Lübnan Cumhurbaşkanı Mişel Süleyman ve Başbakan Saad Hariri, gelişmeler üzerine, Birleşmiş Milletler'e çağrı yaparak, İsrail'in BM kararlarına uymasını istedi. İsrail Dışişleri Bakanlığı, çatışmadan Lübnan hükümetini sorumlu tutarak, bu tür ihlallerin devam etmesi halinde sonuçları konusunda uyarıda bulundu. İsrail'in konuyla ilgili olarak BM'ye ve Güvenlik Konseyi'ne bir şikayette bulunmayı planladığı kaydedildi. Bu arada dün akşam BM Güvenlik Konseyi, İsrail ve Lübnan askerleri arasındaki çatışmaları görüşmek üzere Rusya başkanlığında Lübnan'ın isteği üzerine toplandı.

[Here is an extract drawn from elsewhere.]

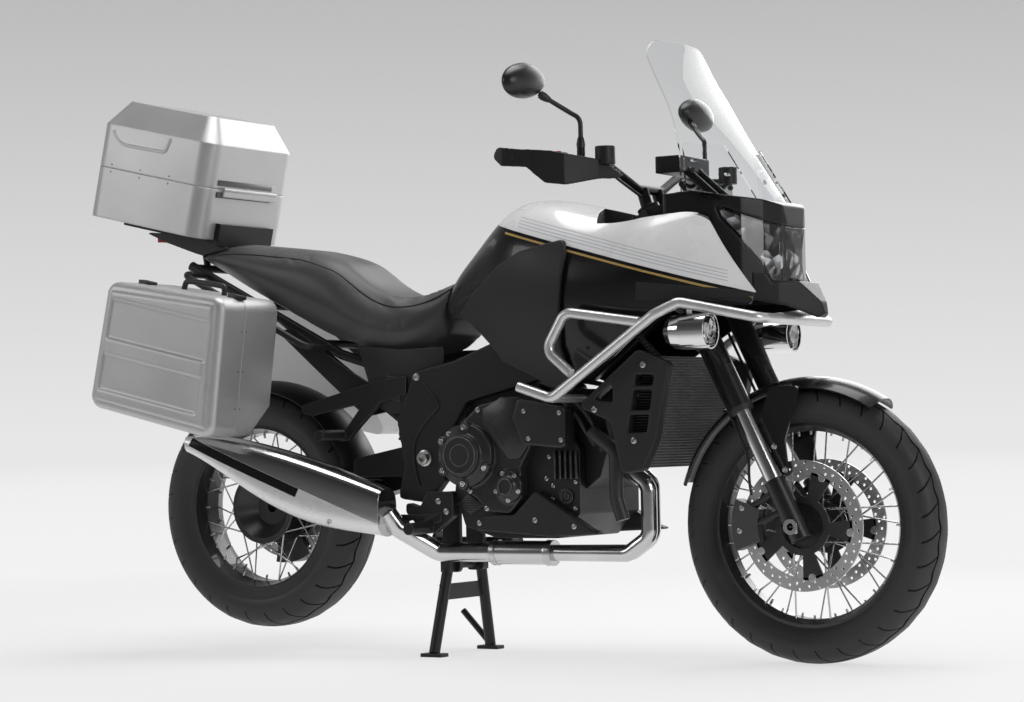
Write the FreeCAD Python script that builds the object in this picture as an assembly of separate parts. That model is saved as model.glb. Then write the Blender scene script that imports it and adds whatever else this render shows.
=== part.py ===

İsrail ordu sözcülüğünden yapılan açıklamada, olay 'planlı provokasyon' olarak adlandırılarak, Lübnan Silahlı Kuvvetleri ile çıkan çatışmada, müfreze komutanı bir yarbayın öldüğü, bir yüzbaşının da ağır şekilde yaralandığı bildirildi. İsrail Başbakanı Binyamin Netanyahu yaptığı açıklamada, ülkesinin kuzey sınırını ve askerlerini korumak için gelecekte 'saldırgan' şekilde karşılık vereceğini söyledi. İki komşu ülke arasında yaşanan çatışmanın ABD'yi de 'aşırı derecede' endişelendirdiği bildirildi. ABD Dışişleri Bakanı Sözcüsü P.J. Crowley konuyla ilgili yaptığı açıklamada, Washington'un her iki hükümetle de iletişimde olduğunu belirterek, iki tarafa da itidal çağrısı yaptı. 2006'da yaşanan İsrail-Hizbullah savaşından beri iki ülke sınırı göreceli olarak sakindi. Savaştan sonra BM, Lübnan'ın güneyine de birlikler yerleştirmişti. BM'nin Lübnan Misyonu'nda (UNIFIL) aralarında Türk askerlerinin de bulunduğu 12 bin kişi görev yapıyor. Savaştan sonra Hizbullah birliklerinin terk ettiği sınıra Lübnan birlikleri konuşlanmıştı. 2006'daki İsrail-Hizbullah savaşına dahil olmayan Lübnan ordusu, son yıllarda İsrail'e karşı tavrını sertleştirerek, gerekirse savaşmaktan çekinmeyeceğini belirtiyor. Uzmanlar, İsrail ve Suriye arasında bir barış anlaşması imzalanmadıkça İsrail-Lübnan ilişkilerinin de gergin olacağını, hatta bu gerginliğin muhtemel bir savaşa kadar gidebileceğini öne sürüyor. Lübnan ile siyasi ilişkilerini düzeltmeye başlayan Suriye de sürekli olarak İsrail'in Lübnan'a saldırmasının an meselesi olduğunu, hatta bölgede bir savaş ihtimalinin gittikçe güçlendiğini vurguluyor. Uluslararası Kriz Grubu adlı düşünce kuruluşu da önceki gün yayınlanan raporunda Güney Lübnan'daki durumun çok tehlikeli olduğunu vurgulayarak muhtemel bir savaş riskine işaret etmişti. Dünkü çatışma üzerine Suriye Devlet Başkanı Esed de Lübnanlı mevkidaşı Mişel Süleyman'ı arayarak, 'İsrail'in alçak saldırısı karşısında Lübnan'ın yanındayız' mesajı verdi.
Öte yandan Hizbullah lideri Nasrallah İsrail-Lübnan çatışmasının ardından yaptığı konuşmada, İsrail saldırılarına karşı sessiz kalmayacaklarını söyledi. Nasrallah ayrıca İsrail'i Lübnan eski Başbakanı Refik Hariri'ye yönelik 2005'te yapılan saldırıdan sorumlu olmakla suçladı.